Взял у меня Фета воспоминания — и не просто так, а для того, чтобы что-то такое для себя уяснить, ответить себе на какой-то душевный вопрос, — очень возится со своей душой человек. ».
Упоминаемая в записи Чуковского рецензия, которая так возмутила Зощенко, была напечатана в «Известиях» (ежедневная центральная правительственная газета) 14 августа 1927 года и называлась «Обывательский набат». Эта статья в разгромном стиле оценивала «Сентиментальные повести», а насчет повести «О чем пел соловей» и ее автора там говорилось следующее: «…в этой книге перед нами все тот же старый зощенковский герой, маленький гнусненький человечек, плотоядный и косноязычный, глупый, но с хитрецой, корыстный, тупой и ничтожный. Если бы у Зощенко-сатирика за бичующими строками проглядывала хоть тень любви к человеку и веры в его будущее, его творчество не было бы таким тяжелым и жутким. Ну, у Зощенко нет этой любви, этой веры, у него ничего за душой нет. Это — обыкновенный, рядовой обыватель, который с некоторым даже злорадством копается, переворачивает человеческие отбросы…»

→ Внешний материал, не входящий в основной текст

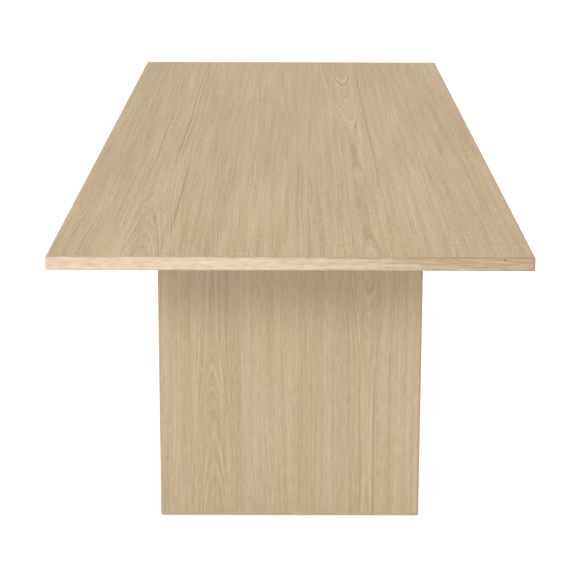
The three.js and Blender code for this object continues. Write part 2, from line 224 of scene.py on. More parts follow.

Весьма показательно, что злобный тон становится необходимым критику, как только речь заходит не о «юмористе», а о Зощенко-сатирике. Тут сразу все средства хороши — от лжи до оскорблений и гадостей. И вполне понятно (вовсе не «поразительно») состояние Зощенко после прочтения такой статьи, отмеченное Чуковским: «…вид у него сегодня староватый, он как будто постарел лет на десять…» А зная характер Зощенко, его мучительный недуг и болезненную реакцию на определенные внешние раздражители, становятся объяснимыми и его поиски самозащиты, иных поведенческих и творческих ориентиров: «Я должен написать другую книгу, не такую, как „Сентиментальные рассказы“, жизнерадостную, полную любви к человеку, для этого я должен раньше всего переделать себя». Книга должна быть «положительной».
Всего через несколько дней, в конце того же августа 1927 года, К. Чуковский делает о нем такую многозначительную запись:
« Позвонил Зощенко. „К.И.! так как у меня теперь ставка на нормального человека, то я снял квартиру в вашем районе на Сергиевской, 3 дня перед этим болел: все лежал и думал, снимать ли? — и вот наконец снял, соединяюсь с семьей, одобряете? Буду ли я лучше писать? — вот вопрос“. Я сказал ему, что у Щедрина уже изображена такая ставка на нормального человека — в „Современной идиллии“ — когда Глумов стал даже Кшепшицюльскому подавать руку.
— Этого я не знал, вообще я Щедрина терпеть не могу и очень радуюсь, что Фет его ругает в тех воспоминаниях, которые я читаю теперь».
Эта запись проницательного Чуковского не только о Зощенко — о всей советской интеллигенции, о том пути, который ей предстоял, а вернее, на который она уже встала, признав большевистский Октябрь и взявшись сотрудничать с советской властью. Но прежде, чем восстановить в памяти события из «Современной идиллии», попробуем ответить на вопрос о том, почему Зощенко «не мог терпеть» Щедрина. Вероятно, такое отношение коренилось в органике его писательской натуры: Щедрин изначально в своем творчестве был идеологичен, Зощенко — литературен. Вспомним, как Зощенко с неприятием высказывался по поводу требования «идеологически определиться», провозгласив, что «нету у меня ни к кому ненависти — вот моя точная идеология», как обнаруживал путаницу и несведущность в политических вопросах, считая большевиков заступниками крестьян и на свой лад различая марксистов и коммунистов. А родовитый дворянин М. Е. Салтыков, взявший себе псевдоним Н. Щедрин и ставший знаменитым русским сатириком и публицистом XIX века, во всей своей литературной деятельности был захвачен определенными идеями справедливого общественного устроения — от идей французских социалистов-утопистов, затем взглядов либерального народничества до убеждений революционной разночинной интеллигенции в лице Белинского, Добролюбова, Некрасова, Чернышевского. Большевики исключительно высоко оценили творчество Щедрина, представляя его приверженцем революционного радикализма (пусть и с позиции крестьянской революции). Полное собрание его сочинений, издававшееся в СССР с 1934 по 1941 год, в своем первом томе открывалось внушительной статьей партийного публициста Д. Заславского «Щедринские типы в произведениях Ленина и Сталина» (том вышел в 1941 году, в конце всего издания).